═══ COLLECTED DATA
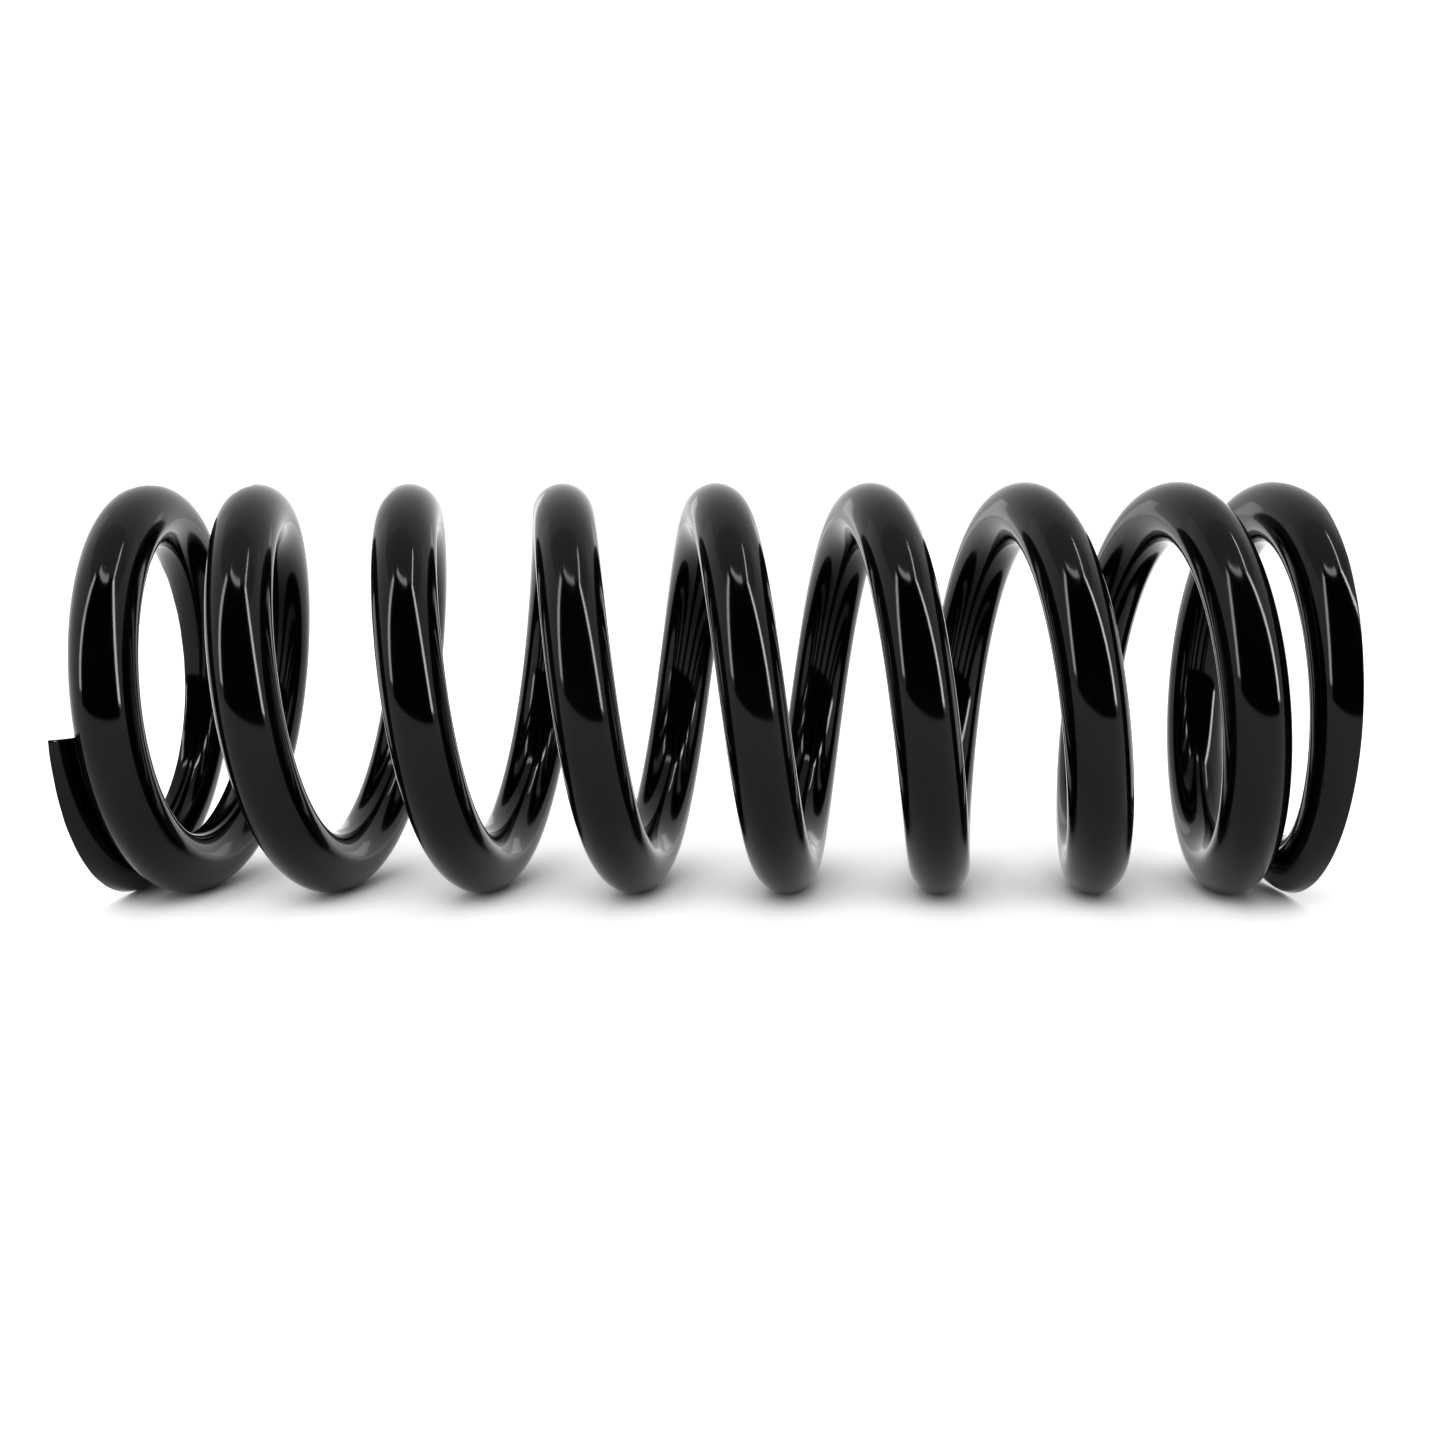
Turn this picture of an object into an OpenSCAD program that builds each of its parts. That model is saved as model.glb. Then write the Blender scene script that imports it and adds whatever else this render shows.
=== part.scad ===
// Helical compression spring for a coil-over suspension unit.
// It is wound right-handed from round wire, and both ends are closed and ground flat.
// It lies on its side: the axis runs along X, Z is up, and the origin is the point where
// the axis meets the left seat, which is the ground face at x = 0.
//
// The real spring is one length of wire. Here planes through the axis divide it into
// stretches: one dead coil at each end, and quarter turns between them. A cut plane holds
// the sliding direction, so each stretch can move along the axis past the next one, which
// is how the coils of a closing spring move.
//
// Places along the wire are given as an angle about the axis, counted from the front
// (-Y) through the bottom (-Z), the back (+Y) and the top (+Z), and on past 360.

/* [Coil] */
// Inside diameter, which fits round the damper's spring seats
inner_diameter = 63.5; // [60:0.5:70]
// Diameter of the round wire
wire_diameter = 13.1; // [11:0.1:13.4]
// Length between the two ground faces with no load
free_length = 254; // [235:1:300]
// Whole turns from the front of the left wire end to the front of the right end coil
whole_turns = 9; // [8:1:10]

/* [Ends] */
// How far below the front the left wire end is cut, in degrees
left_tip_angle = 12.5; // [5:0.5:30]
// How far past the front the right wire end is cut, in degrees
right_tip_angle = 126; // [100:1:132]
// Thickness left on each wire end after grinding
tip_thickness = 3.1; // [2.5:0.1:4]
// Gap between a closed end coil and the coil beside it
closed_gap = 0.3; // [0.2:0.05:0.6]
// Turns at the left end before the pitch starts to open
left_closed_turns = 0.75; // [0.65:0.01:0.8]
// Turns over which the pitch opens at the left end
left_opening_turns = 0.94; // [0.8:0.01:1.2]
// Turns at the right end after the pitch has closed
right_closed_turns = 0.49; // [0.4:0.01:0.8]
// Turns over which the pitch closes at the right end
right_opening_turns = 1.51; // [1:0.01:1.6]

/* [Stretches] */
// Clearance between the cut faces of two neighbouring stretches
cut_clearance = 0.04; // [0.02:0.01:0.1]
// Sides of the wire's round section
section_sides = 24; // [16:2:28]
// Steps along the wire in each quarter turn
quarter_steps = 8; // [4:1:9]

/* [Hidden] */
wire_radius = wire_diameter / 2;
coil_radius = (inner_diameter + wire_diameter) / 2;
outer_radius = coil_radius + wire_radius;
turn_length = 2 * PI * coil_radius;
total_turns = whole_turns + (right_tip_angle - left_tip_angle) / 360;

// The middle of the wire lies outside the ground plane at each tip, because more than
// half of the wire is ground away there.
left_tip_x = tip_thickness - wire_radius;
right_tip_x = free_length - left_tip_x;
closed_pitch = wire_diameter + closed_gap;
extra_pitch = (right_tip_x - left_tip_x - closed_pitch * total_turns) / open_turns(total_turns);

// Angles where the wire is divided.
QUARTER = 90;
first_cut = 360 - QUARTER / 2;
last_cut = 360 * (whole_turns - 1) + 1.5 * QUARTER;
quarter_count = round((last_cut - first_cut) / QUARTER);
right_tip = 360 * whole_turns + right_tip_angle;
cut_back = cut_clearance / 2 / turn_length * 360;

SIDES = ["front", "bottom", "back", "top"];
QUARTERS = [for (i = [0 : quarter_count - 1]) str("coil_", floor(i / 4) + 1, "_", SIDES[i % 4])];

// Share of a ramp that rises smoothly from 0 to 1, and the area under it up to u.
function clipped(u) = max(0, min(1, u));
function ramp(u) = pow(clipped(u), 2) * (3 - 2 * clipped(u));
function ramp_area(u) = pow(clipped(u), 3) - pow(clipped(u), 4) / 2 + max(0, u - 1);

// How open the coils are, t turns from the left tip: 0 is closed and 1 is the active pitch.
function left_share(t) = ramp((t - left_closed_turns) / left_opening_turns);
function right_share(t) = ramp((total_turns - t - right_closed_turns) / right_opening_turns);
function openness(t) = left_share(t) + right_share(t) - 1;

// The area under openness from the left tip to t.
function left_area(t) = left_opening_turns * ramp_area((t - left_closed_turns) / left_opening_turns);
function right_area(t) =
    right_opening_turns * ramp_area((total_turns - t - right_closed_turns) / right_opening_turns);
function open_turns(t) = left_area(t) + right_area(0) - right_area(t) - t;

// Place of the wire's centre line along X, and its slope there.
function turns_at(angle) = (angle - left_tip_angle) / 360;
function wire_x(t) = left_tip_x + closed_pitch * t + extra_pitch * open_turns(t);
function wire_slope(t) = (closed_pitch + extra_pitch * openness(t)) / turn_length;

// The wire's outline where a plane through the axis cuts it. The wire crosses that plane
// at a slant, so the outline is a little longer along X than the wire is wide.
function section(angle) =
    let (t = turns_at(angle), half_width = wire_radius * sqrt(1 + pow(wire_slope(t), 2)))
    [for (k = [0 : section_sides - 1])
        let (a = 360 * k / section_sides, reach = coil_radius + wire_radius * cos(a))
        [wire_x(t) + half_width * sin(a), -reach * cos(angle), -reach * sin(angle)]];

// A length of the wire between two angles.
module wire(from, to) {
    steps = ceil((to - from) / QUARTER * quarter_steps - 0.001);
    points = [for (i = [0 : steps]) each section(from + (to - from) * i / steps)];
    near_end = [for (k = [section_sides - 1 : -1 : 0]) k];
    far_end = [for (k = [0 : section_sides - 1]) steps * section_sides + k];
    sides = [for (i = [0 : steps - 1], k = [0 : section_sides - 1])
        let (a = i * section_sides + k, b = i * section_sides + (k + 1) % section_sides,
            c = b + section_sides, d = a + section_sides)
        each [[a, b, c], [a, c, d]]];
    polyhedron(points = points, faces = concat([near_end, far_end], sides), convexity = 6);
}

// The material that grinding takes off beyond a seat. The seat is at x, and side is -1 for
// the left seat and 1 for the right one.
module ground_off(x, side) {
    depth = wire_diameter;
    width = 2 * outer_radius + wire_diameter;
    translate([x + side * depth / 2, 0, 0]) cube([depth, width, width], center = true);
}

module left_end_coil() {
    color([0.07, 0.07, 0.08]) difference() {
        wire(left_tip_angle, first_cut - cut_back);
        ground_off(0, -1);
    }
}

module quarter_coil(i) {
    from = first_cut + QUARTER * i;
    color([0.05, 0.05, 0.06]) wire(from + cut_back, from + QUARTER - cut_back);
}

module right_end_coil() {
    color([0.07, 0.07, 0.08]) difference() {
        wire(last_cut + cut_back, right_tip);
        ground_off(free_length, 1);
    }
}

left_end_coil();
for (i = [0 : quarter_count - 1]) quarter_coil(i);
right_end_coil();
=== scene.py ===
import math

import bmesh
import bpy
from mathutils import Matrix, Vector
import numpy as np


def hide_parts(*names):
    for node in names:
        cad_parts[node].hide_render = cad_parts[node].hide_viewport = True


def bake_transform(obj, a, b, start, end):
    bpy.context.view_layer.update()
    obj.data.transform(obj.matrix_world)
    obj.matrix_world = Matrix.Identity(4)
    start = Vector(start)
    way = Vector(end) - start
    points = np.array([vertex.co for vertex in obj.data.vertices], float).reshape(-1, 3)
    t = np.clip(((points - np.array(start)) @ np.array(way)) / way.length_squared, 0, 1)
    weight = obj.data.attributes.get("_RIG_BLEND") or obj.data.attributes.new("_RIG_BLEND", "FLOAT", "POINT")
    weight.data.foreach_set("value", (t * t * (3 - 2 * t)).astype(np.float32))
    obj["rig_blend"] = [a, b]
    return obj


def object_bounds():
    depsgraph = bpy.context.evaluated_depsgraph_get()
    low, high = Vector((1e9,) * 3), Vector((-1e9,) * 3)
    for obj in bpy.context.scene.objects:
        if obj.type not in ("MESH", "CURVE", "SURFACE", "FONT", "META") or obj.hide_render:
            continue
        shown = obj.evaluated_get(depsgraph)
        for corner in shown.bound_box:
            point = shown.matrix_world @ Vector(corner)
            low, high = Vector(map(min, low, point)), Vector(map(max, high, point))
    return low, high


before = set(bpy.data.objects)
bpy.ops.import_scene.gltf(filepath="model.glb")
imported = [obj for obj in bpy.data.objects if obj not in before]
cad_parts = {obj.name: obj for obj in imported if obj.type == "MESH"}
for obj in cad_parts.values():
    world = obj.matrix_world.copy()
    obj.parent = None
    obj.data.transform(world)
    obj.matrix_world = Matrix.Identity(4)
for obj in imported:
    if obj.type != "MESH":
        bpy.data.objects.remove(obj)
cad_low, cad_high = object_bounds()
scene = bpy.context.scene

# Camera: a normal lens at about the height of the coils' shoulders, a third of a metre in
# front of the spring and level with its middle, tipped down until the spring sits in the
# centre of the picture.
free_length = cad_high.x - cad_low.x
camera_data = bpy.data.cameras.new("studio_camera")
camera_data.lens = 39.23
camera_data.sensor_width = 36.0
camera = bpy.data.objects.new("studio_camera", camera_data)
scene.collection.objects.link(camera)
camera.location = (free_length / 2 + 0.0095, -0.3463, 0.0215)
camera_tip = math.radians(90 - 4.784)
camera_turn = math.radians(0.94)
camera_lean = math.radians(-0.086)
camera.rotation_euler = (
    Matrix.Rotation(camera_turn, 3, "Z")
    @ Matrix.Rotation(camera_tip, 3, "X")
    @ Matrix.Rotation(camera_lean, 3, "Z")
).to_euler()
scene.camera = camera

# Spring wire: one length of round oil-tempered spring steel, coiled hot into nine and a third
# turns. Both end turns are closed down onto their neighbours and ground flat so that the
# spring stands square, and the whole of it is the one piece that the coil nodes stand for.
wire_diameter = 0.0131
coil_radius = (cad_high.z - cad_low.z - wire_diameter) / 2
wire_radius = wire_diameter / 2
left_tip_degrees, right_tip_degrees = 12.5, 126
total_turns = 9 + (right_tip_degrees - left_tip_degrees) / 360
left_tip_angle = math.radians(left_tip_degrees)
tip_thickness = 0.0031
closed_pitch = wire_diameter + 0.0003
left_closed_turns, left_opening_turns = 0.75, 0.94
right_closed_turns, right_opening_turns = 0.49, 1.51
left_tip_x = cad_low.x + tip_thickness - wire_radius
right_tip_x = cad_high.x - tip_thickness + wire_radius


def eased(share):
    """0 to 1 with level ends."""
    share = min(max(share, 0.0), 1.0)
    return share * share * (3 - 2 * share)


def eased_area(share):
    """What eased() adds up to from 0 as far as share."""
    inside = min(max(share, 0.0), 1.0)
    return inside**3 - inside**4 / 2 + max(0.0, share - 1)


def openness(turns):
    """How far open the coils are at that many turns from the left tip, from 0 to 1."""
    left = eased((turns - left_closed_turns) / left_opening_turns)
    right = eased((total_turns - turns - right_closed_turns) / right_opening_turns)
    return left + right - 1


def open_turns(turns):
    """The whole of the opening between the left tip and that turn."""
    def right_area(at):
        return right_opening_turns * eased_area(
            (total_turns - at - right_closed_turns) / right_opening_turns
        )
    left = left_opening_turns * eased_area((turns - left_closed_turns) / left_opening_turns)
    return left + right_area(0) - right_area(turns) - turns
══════
■ **TASK BRIEF**
Only the lines from the one with "side is -1 for" up to the one with "point = shown.matrix_world" should be repeated, both included, exactly as they appear.

■ **SOLUTION TO THE PROBLEM**
// The material that grinding takes off beyond a seat. The seat is at x, and side is -1 for
// the left seat and 1 for the right one.
module ground_off(x, side) {
    depth = wire_diameter;
    width = 2 * outer_radius + wire_diameter;
    translate([x + side * depth / 2, 0, 0]) cube([depth, width, width], center = true);
}

module left_end_coil() {
    color([0.07, 0.07, 0.08]) difference() {
        wire(left_tip_angle, first_cut - cut_back);
        ground_off(0, -1);
    }
}

module quarter_coil(i) {
    from = first_cut + QUARTER * i;
    color([0.05, 0.05, 0.06]) wire(from + cut_back, from + QUARTER - cut_back);
}

module right_end_coil() {
    color([0.07, 0.07, 0.08]) difference() {
        wire(last_cut + cut_back, right_tip);
        ground_off(free_length, 1);
    }
}

left_end_coil();
for (i = [0 : quarter_count - 1]) quarter_coil(i);
right_end_coil();
=== scene.py ===
import math

import bmesh
import bpy
from mathutils import Matrix, Vector
import numpy as np


def hide_parts(*names):
    for node in names:
        cad_parts[node].hide_render = cad_parts[node].hide_viewport = True


def bake_transform(obj, a, b, start, end):
    bpy.context.view_layer.update()
    obj.data.transform(obj.matrix_world)
    obj.matrix_world = Matrix.Identity(4)
    start = Vector(start)
    way = Vector(end) - start
    points = np.array([vertex.co for vertex in obj.data.vertices], float).reshape(-1, 3)
    t = np.clip(((points - np.array(start)) @ np.array(way)) / way.length_squared, 0, 1)
    weight = obj.data.attributes.get("_RIG_BLEND") or obj.data.attributes.new("_RIG_BLEND", "FLOAT", "POINT")
    weight.data.foreach_set("value", (t * t * (3 - 2 * t)).astype(np.float32))
    obj["rig_blend"] = [a, b]
    return obj


def object_bounds():
    depsgraph = bpy.context.evaluated_depsgraph_get()
    low, high = Vector((1e9,) * 3), Vector((-1e9,) * 3)
    for obj in bpy.context.scene.objects:
        if obj.type not in ("MESH", "CURVE", "SURFACE", "FONT", "META") or obj.hide_render:
            continue
        shown = obj.evaluated_get(depsgraph)
        for corner in shown.bound_box:
            point = shown.matrix_world @ Vector(corner)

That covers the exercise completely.